Lee's first information.

I sent the orders about 10 o'clock at night to General Ewell and General Hill, and had just returned to my tent, when I was sent for by the commanding general. I found him sitting in his tent with a man in citizen's dress, whom I did not know to be a soldier, but who, General Lee informed me, was a scout of General Longstreet's, who had just been brought to him.

He told me that this scout had left the neighborhood of Fredericktown that morning, and had brought information that the Federal army had crossed the Potomac, and that its advance had reached Fredericktown, and was moving thence westward towards the mountains. The scout informed General Lee that General Meade was then in command of the army, and also as to the movements of the enemy, which was the first information that General Lee had received since he left Virginia. He inferred from the fact that the advance of the enemy had turned westward from Frederick that his purpose was to enter the Cumberland Valley south of our army, and obstruct our communication through Hagerstown with Virginia, General Lee said that, while he did not consider that he had complete communication with Virginia, he had all the communication that he needed, as long as the enemy had no considerable force in the Cumberland Valley. His principal need for communicating with Virginia was to procure ammunition, and he thought that he could always do that with an escort, if the valley were free from a Federal force, but should the enemy have a considerable force in the valley this would be impossible. He considered it of great importance that the enemy's army should be kept east of the mountains, and, consequently, he determined to move his own army to the east side of the Blue Ridge, so as to threaten Washington and Baltimore, and detain the Federal forces on that side of the mountains to protect those cities. He directed me to countermand the orders to General Ewell and General Hill, and to order the latter to move eastward on the road through [227] Cashtown and Gettysburg, and Ewell to march from Carlisle, so as to form a junction with Hill either at Cashtown or Gettysburg, as circumstances might direct. He ordered General Longstreet to prepare to move the next morning, following Hill.
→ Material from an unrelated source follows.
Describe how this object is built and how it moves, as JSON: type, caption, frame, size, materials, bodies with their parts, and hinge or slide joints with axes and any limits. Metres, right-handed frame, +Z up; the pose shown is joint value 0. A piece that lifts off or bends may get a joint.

The army moved very slowly, and there would have been no difficulty whatever in having the whole of it at Gettysburg by the morning of the 1st of July had we been aware of the movements of the enemy on the other side of the mountains.

You will thus see that the movement to Gettysburg was the result of the want of information, which the cavalry alone could obtain for us, and that General Lee was compelled to march through the mountains from Chambersburg eastward without the slightest knowledge of the enemy's movements, except that brought by the scout. While making this march the only information he possessed led him to believe that the army of the enemy was moving westward from Frederick to throw itself upon his line of communication with Virginia, and the object of the movement, as I have stated, was simply to arrest the execution of this supposed plan of the enemy, and keep his army on the east side of the Blue Ridge.

It would have been entirely within the power of General Lee to have met the army of the enemy while it was moving on the road between Frederick and Gettysburg, or to have remained west of the mountains. It had not been his intention to deliver a battle north of the Potomac, if it could be avoided, except upon his own terms, and yet, by reason of the absence of the cavalry, his own army marching slowly eastward from Chambersburg, and southward from Carlisle, came unexpectedly on the Federal advance on the 1st day of July, a considerable part of the Confederate army having not yet reached the field of battle.

How it was brought about.

I do not propose to enter into the details of the battle of Gettysburg, but only to show you how that battle was brought about, and how it was fought on the first, second, and third days with troops as they arrived, all of whom could readily have been on the ground on the first day.

It has been my object to correct the impression that has prevailed to some extent that the movement of the cavalry was made by General Lee's orders, and that at a critical moment of the campaign he crossed the Potomac river and moved into Pennyslvania, sending [228] the entire cavalry force of his army upon a useless raid. That this is not true I think the evidence I have laid before you abundantly establishes. The suggestion of General Longstreet in communicating the order of General Lee to General Stuart that the latter should pass by the enemy's rear need not have led to the results which I have described.

You will observe that General Longstreet's suggestion to General Stuart was qualified, as was General Lee's letter to Stuart of June 23d, by saying that the latter should go by the enemy's rear, ‘if he thinks he may get through.’ The first movement of General Stuart after leaving Salem Depot early on the morning of the 25th brought him in conflict with General Hancock's Brigade, near Haymarket, and, finding that he could not pass around the rear of the enemy, the discretion so given him by General Longstreet was at an end, and there was yet time for General Stuart to retrace his steps and obey the order that he had received from General Lee in the letter of the 23d of June, to cross the Potomac west of the Blue Ridge and move on until he felt the right of Ewell's column. But, instead of pursuing this course, General Stuart, as I have already pointed out, moved to Buckland, east of Bull Run mountain, and proceeded from that place through Brentsville, down to Wolf-Run shoals, and thence across the country by way of Fairfax station to the Potomac river. This latter movement was not sanctioned either by the suggestion of General Longstreet or by the positive orders of General Lee, and from the tenor of General Stuart's report it would seem that he entirely mistook the part that he was expected to take in the movement of the army. He placed himself east of the Federal army, with that army between his command and the Confederate Force. He left General Lee without any information as to the movements of the enemy from the time he crossed the Potomac river until the 2d of July. By his silence, as I have described, he caused General Lee to move his army to Gettysburg, not with the expectation or purpose of meeting the enemy, but simply to prevent a movement which he supposed the enemy was making to obstruct his line of communication with Virginia, and caused him to fight the battle of Gettysburg without having his whole force present except on the third day, when it was equally possible, had General Lee been informed of what the enemy was doing, for him to have fought that battle with his entire force while the enemy's forces were approaching Gettysburg, or to have remained west of the mountains and have met the Federal army on some other field. [229]

The result of General Stuart's action was that two armies invaded Pennsylvania in 1863, instead of one. One of those armies had no cavalry, the other had nothing but cavalry. One was commanded by General Lee, the other by General Stuart.